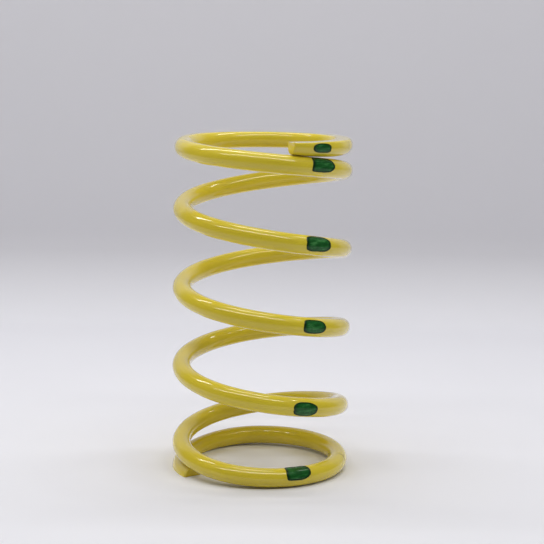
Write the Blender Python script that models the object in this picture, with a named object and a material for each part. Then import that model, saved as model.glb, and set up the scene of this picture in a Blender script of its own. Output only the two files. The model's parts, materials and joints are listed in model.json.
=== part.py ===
"""Left-hand helical compression spring for a coil-over damper, with closed and ground ends.

The wire is one piece that works by twisting. Here it is divided into quarter-turn links, and each link
turns on a hinge that runs along the wire's centreline, so that the chain of links closes up as the real
wire does. Six daubs of marking paint sit on the outside of the turns.

Frame: metres, +Z up along the spring's axis, origin at the centre of the lower ground face.
"""

import math

import bmesh
import bpy
from mathutils import Matrix, Quaternion, Vector

# Driving dimensions
WIRE_DIAMETER = 0.0086
MEAN_RADIUS = 0.0368
FREE_LENGTH = 0.154
TURNS = 5.789
START_ANGLE = math.radians(-146.6)  # the lower tip, seen from above; the wire climbs clockwise
WIRE_RADIUS = WIRE_DIAMETER / 2

# Pitch: the lower end coil lies flat, opens into the active coils, and closes again under the upper tip.
# Positions along the wire are in turns from the lower tip, lengths along it are in turns, pitches are
# in metres per turn.
LOWER_BED = WIRE_RADIUS - 0.0002  # height of the flat part of the lower end coil
LOWER_TIP_HEIGHT = -0.0008
LOWER_TIP_TURNS = 0.33
LOWER_BOW = 0.0010  # the lower end coil arches this far off the seat between its tip and its other side
BOW_START, BOW_TURNS = 0.12, 0.6
OPEN_START, OPEN_TURNS = 0.70, 0.38
ACTIVE_PITCH = 0.0366
CLOSE_START, CLOSE_TURNS = 4.2738, 1.215
UPPER_END_PITCH = 0.0010
UPPER_LIFT, UPPER_LIFT_TURNS = 0.0021, 0.20
LOWER_END_SCALE, UPPER_END_SCALE = 0.994, 0.985  # the end coils are wound a little tighter
END_SCALE_START, END_SCALE_TURNS = 0.5, 1.5

# Division of the wire into links
FIRST_CUT = 0.125
LINK_TURNS = 0.25
LOWER_SEAT_LINKS = 4
ACTIVE_LINKS = 14
UPPER_SEAT_LINKS = 4
LINK_GAP = 0.0003
LINK_TILT = math.radians(7.4)  # how far each active link tips when the spring is fully compressed
END_LINK_TILT_SHARE = 0.5

# Facets
SIDES = 16
STATIONS_PER_TURN = 40

# Paint: each daub's centre and half length in turns, and its lower and upper edge as angles round the
# wire, where 0 is straight out and positive is up
PAINT_MARKS = (
    (0.770, 0.0245, -0.08, 1.35),
    (1.760, 0.0243, -0.91, 0.78),
    (2.744, 0.0240, -0.62, 0.99),
    (3.738, 0.0270, -0.58, 1.25),
    (4.728, 0.0260, -0.43, 1.28),
    (5.732, 0.0210, -0.80, 0.33),
)
PAINT_END_TAPER = 0.45  # share of the width lost at each end of a daub
PAINT_CLEARANCE = 0.00025
PAINT_THICKNESS = 0.00035
PAINT_COLUMNS, PAINT_ROWS = 8, 8

YELLOW = (0.62, 0.50, 0.055, 1.0)
GREEN = (0.006, 0.085, 0.030, 1.0)


def clear_scene():
    for obj in list(bpy.data.objects):
        bpy.data.objects.remove(obj, do_unlink=True)


def make_material(name, colour, roughness):
    material = bpy.data.materials.new(name)
    material.use_nodes = True
    shader = material.node_tree.nodes["Principled BSDF"]
    shader.inputs["Base Color"].default_value = colour
    shader.inputs["Roughness"].default_value = roughness
    shader.inputs["Metallic"].default_value = 0.0
    return material


def share(value, start, length):
    """How far value has gone from start over length, held between 0 and 1."""
    return min(max((value - start) / length, 0.0), 1.0)


def smooth(x):
    return x * x * (3 - 2 * x)


def eased_turns(turn, start, length):
    """Turns wound at full pitch by a helix whose pitch grows smoothly from zero over length."""
    x = share(turn, start, length)
    beyond = max(turn - start - length, 0.0)
    return length * (x**3 - x**4 / 2) + beyond


def centre_height(turn):
    climb = ACTIVE_PITCH * eased_turns(turn, OPEN_START, OPEN_TURNS)
    closing = (ACTIVE_PITCH - UPPER_END_PITCH) * eased_turns(turn, CLOSE_START, CLOSE_TURNS)
    dip = (LOWER_BED - LOWER_TIP_HEIGHT) * (1 - smooth(share(turn, 0.0, LOWER_TIP_TURNS)))
    bow = LOWER_BOW * math.sin(math.pi * share(turn, BOW_START, BOW_TURNS)) ** 2
    lift = UPPER_LIFT * share(turn, TURNS - UPPER_LIFT_TURNS, UPPER_LIFT_TURNS) ** 2
    return LOWER_BED + climb - closing - dip + bow + lift


def coil_radius(turn):
    lower = 1 - smooth(share(turn, END_SCALE_START, END_SCALE_TURNS))
    upper = smooth(share(turn, TURNS - END_SCALE_START - END_SCALE_TURNS, END_SCALE_TURNS))
    return MEAN_RADIUS * (1 - (1 - LOWER_END_SCALE) * lower - (1 - UPPER_END_SCALE) * upper)


def outward(turn):
    angle = START_ANGLE - 2 * math.pi * turn
    return Vector((math.cos(angle), math.sin(angle), 0.0))


def centre(turn):
    return coil_radius(turn) * outward(turn) + Vector((0.0, 0.0, centre_height(turn)))


def section_axes(turn):
    """The directions straight out of and up across the wire, square to its centreline."""
    step = 1e-4
    along = (centre(turn + step) - centre(turn - step)).normalized()
    out = outward(turn)
    out = (out - out.dot(along) * along).normalized()
    return out, out.cross(along).normalized() * -1


def on_wire(turn, angle, radius):
    """A point at radius from the centreline; angle is 0 straight out and positive upwards."""
    out, up = section_axes(turn)
    if up.z < 0:
        up = -up
    return centre(turn) + radius * (math.cos(angle) * out + math.sin(angle) * up)


def cut_positions():
    cuts = [0.0]
    cuts += [FIRST_CUT + LINK_TURNS * i for i in range(LOWER_SEAT_LINKS + ACTIVE_LINKS + UPPER_SEAT_LINKS + 1)]
    return cuts + [TURNS]


def turns_of(length):
    return length / (2 * math.pi * MEAN_RADIUS)


def wire_link(start, end):
    """The closed, faceted solid of one stretch of wire, with square ends and its ground flats."""
    inset = turns_of(LINK_GAP / 2)
    first = start + (inset if start > 0 else 0.0)
    last = end - (inset if end < TURNS else 0.0)
    steps = math.ceil((last - first) * STATIONS_PER_TURN)
    bm = bmesh.new()
    rings = []
    for i in range(steps + 1):
        turn = first + (last - first) * i / steps
        angles = [2 * math.pi * (k + 0.5) / SIDES for k in range(SIDES)]
        rings.append([bm.verts.new(on_wire(turn, angle, WIRE_RADIUS)) for angle in angles])
    for ring, following in zip(rings, rings[1:]):
        for k in range(SIDES):
            m = (k + 1) % SIDES
            bm.faces.new((ring[k], ring[m], following[m], following[k]))
    bm.faces.new(rings[0])
    bm.faces.new(rings[-1])
    bmesh.ops.recalc_face_normals(bm, faces=bm.faces)
    grind(bm, 0.0, -1)
    grind(bm, FREE_LENGTH, 1)
    bmesh.ops.recalc_face_normals(bm, faces=bm.faces)
    return bm


def grind(bm, height, side):
    """Cut off whatever stands past a ground face, and close the cut with a flat face."""
    if all(side * (v.co.z - height) <= 0 for v in bm.verts):
        return
    cut = bmesh.ops.bisect_plane(
        bm,
        geom=bm.verts[:] + bm.edges[:] + bm.faces[:],
        dist=1e-7,
        plane_co=(0, 0, height),
        plane_no=(0, 0, side),
        clear_outer=True,
    )
    rim = [e for e in cut["geom_cut"] if isinstance(e, bmesh.types.BMEdge) and e.is_boundary]
    bmesh.ops.edgeloop_fill(bm, edges=rim)


def paint_daub(centre_turn, half_turns, low, high):
    """A thin shell patch with round ends, lying over the outside of the wire."""
    bm = bmesh.new()
    layers = []
    for radius in (WIRE_RADIUS + PAINT_CLEARANCE, WIRE_RADIUS + PAINT_CLEARANCE + PAINT_THICKNESS):
        rows = []
        for i in range(PAINT_COLUMNS + 1):
            along = 2 * i / PAINT_COLUMNS - 1
            half = (high - low) / 2 * (1 - abs(along) ** 4 * PAINT_END_TAPER)
            middle = (low + high) / 2
            angles = [middle + half * (2 * k / PAINT_ROWS - 1) for k in range(PAINT_ROWS + 1)]
            turn = centre_turn + along * half_turns
            rows.append([bm.verts.new(on_wire(turn, angle, radius)) for angle in angles])
        layers.append(rows)
    inner, outer = layers
    for rows in layers:
        for i in range(PAINT_COLUMNS):
            for k in range(PAINT_ROWS):
                bm.faces.new((rows[i][k], rows[i][k + 1], rows[i + 1][k + 1], rows[i + 1][k]))
    border = [(0, k) for k in range(PAINT_ROWS)]
    border += [(i, PAINT_ROWS) for i in range(PAINT_COLUMNS)]
    border += [(PAINT_COLUMNS, PAINT_ROWS - k) for k in range(PAINT_ROWS)]
    border += [(PAINT_COLUMNS - i, 0) for i in range(PAINT_COLUMNS)]
    for (i, k), (m, n) in zip(border, border[1:] + border[:1]):
        bm.faces.new((inner[i][k], inner[m][n], outer[m][n], outer[i][k]))
    bmesh.ops.recalc_face_normals(bm, faces=bm.faces)
    return bm


def link_tilt(i):
    """Tilt of body i about its own outward direction, fully compressed; 0 and the last are the seats."""
    if i < 1 or i > ACTIVE_LINKS:
        return Quaternion()
    tilt = LINK_TILT * (END_LINK_TILT_SHARE if i in (1, ACTIVE_LINKS) else 1.0)
    middle = FIRST_CUT + LINK_TURNS * (LOWER_SEAT_LINKS + i - 0.5)
    return Quaternion(outward(middle), tilt)


def hinges():
    """Point, axis and full turn of the hinge below each body above the lower seat."""
    found = []
    for i in range(1, ACTIVE_LINKS + 2):
        turn = FIRST_CUT + LINK_TURNS * (LOWER_SEAT_LINKS + i - 1)
        axis, angle = (link_tilt(i - 1).inverted() @ link_tilt(i)).to_axis_angle()
        found.append((centre(turn), axis.normalized(), angle))
    return found


def add_piece(name, bm, material, parent):
    """Make the object with its origin on its body's hinge, and its mesh in that hinge's frame."""
    place = parent.matrix_world if parent else Matrix.Identity(4)
    bm.transform(place.inverted())
    mesh = bpy.data.meshes.new(name)
    bm.to_mesh(mesh)
    bm.free()
    mesh.materials.append(material)
    mesh.shade_smooth()
    mesh.set_sharp_from_angle(angle=math.radians(40))
    obj = bpy.data.objects.new(name, mesh)
    bpy.context.scene.collection.objects.link(obj)
    obj.parent = parent
    return obj


def add_hinge(name, point, axis, parent):
    """An empty on the hinge, with its local Z along the axis."""
    empty = bpy.data.objects.new(name, None)
    empty.empty_display_size = WIRE_DIAMETER
    bpy.context.scene.collection.objects.link(empty)
    world = Matrix.Translation(point) @ axis.to_track_quat("Z", "Y").to_matrix().to_4x4()
    empty.parent = parent
    empty.matrix_basis = (parent.matrix_world.inverted() if parent else Matrix.Identity(4)) @ world
    bpy.context.view_layer.update()
    return empty


def link_name(index):
    """Name of the wire link with this index, counted from the lower tip."""
    last = LOWER_SEAT_LINKS + ACTIVE_LINKS + UPPER_SEAT_LINKS + 1
    if index == 0:
        return "lower_tip"
    if index <= LOWER_SEAT_LINKS:
        return f"lower_end_coil_{index}"
    if index <= LOWER_SEAT_LINKS + ACTIVE_LINKS:
        return f"active_coil_{index - LOWER_SEAT_LINKS:02d}"
    if index < last:
        return f"upper_end_coil_{index - LOWER_SEAT_LINKS - ACTIVE_LINKS}"
    return "upper_tip"


def body_of(index):
    """Body that a wire link belongs to: 0 is the lower seat, the last is the upper seat."""
    return min(max(index - LOWER_SEAT_LINKS, 0), ACTIVE_LINKS + 1)


def main():
    clear_scene()
    bodies = [None]
    for i, (point, axis, _angle) in enumerate(hinges(), 1):
        bodies.append(add_hinge(f"wire_hinge_{i:02d}", point, axis, bodies[-1]))

    cuts = cut_positions()
    for index, (start, end) in enumerate(zip(cuts, cuts[1:])):
        name = link_name(index)
        coating = make_material(f"yellow_coating_{name}", YELLOW, 0.22)
        add_piece(name, wire_link(start, end), coating, bodies[body_of(index)])

    for number, mark in enumerate(PAINT_MARKS, 1):
        name = f"paint_mark_{number}"
        paint = make_material(f"green_paint_{number}", GREEN, 0.18)
        index = sum(cut <= mark[0] for cut in cuts) - 1
        add_piece(name, paint_daub(*mark), paint, bodies[body_of(index)])


main()
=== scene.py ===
"""A coil-over spring standing in a light tent: one thick wire under a glossy yellow coating,
wound left-handed, its ends closed and ground flat, with six daubs of green marking paint.

The wire is made as smooth pieces that meet in the middle of the frame's links.
Metres, +Z up along the coil's axis, origin at the centre of the lower ground face.
"""

import json
import math

import bpy
import numpy as np
from mathutils import Matrix, Vector


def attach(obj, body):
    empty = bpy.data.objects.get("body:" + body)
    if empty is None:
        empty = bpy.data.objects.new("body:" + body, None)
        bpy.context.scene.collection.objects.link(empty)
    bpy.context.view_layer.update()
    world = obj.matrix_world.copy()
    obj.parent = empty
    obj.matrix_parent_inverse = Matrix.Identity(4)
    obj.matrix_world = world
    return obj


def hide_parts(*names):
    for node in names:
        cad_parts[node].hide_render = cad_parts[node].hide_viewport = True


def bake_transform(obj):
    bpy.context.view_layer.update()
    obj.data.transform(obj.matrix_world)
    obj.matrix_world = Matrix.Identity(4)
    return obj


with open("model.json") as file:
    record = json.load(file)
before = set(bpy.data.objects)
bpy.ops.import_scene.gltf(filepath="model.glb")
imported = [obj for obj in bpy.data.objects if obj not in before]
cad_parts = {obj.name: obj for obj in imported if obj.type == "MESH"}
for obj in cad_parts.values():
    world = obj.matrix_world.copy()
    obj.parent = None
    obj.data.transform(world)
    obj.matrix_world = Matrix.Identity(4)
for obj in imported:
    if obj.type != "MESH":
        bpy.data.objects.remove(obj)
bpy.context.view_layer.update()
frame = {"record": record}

# The wire, as in the frame but for the two tips, which here almost touch the next coil.
# Positions and lengths along the wire are in turns from the lower tip.
WIRE_RADIUS = 0.0043
MEAN_RADIUS = 0.0368
FREE_LENGTH = 0.154
TURNS = 5.789
START_ANGLE = math.radians(-146.6)
LOWER_BED = WIRE_RADIUS - 0.0002
LOWER_TIP_HEIGHT = -0.0005
LOWER_TIP_TURNS = 0.33
LOWER_BOW = 0.0010
BOW_START, BOW_TURNS = 0.12, 0.6
OPEN_START, OPEN_TURNS = 0.70, 0.38
ACTIVE_PITCH = 0.0366
CLOSE_START, CLOSE_TURNS = 4.2738, 1.215
UPPER_END_PITCH = 0.0010
UPPER_LIFT, UPPER_LIFT_TURNS = 0.0018, 0.20
LOWER_END_SCALE, UPPER_END_SCALE = 0.994, 0.985
END_SCALE_START, END_SCALE_TURNS = 0.5, 1.5

# Links of the frame: the first bending piece starts in the middle of the lower seat's last link
FIRST_BEND = 1.0
LINK_TURNS = 0.25
BENDING_PIECES = 15
BEND_SHARE = 0.84  # share of a piece's length, used only for a reach that nothing reads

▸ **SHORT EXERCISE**
Output, from the data above, the lines from the line with "for number, mark" to the line with "wound left-handed, its" exactly as they stand, both ends included and nothing else.

▸ **RESPONSE TO THE EXERCISE**
    for number, mark in enumerate(PAINT_MARKS, 1):
        name = f"paint_mark_{number}"
        paint = make_material(f"green_paint_{number}", GREEN, 0.18)
        index = sum(cut <= mark[0] for cut in cuts) - 1
        add_piece(name, paint_daub(*mark), paint, bodies[body_of(index)])


main()
=== scene.py ===
"""A coil-over spring standing in a light tent: one thick wire under a glossy yellow coating,
wound left-handed, its ends closed and ground flat, with six daubs of green marking paint.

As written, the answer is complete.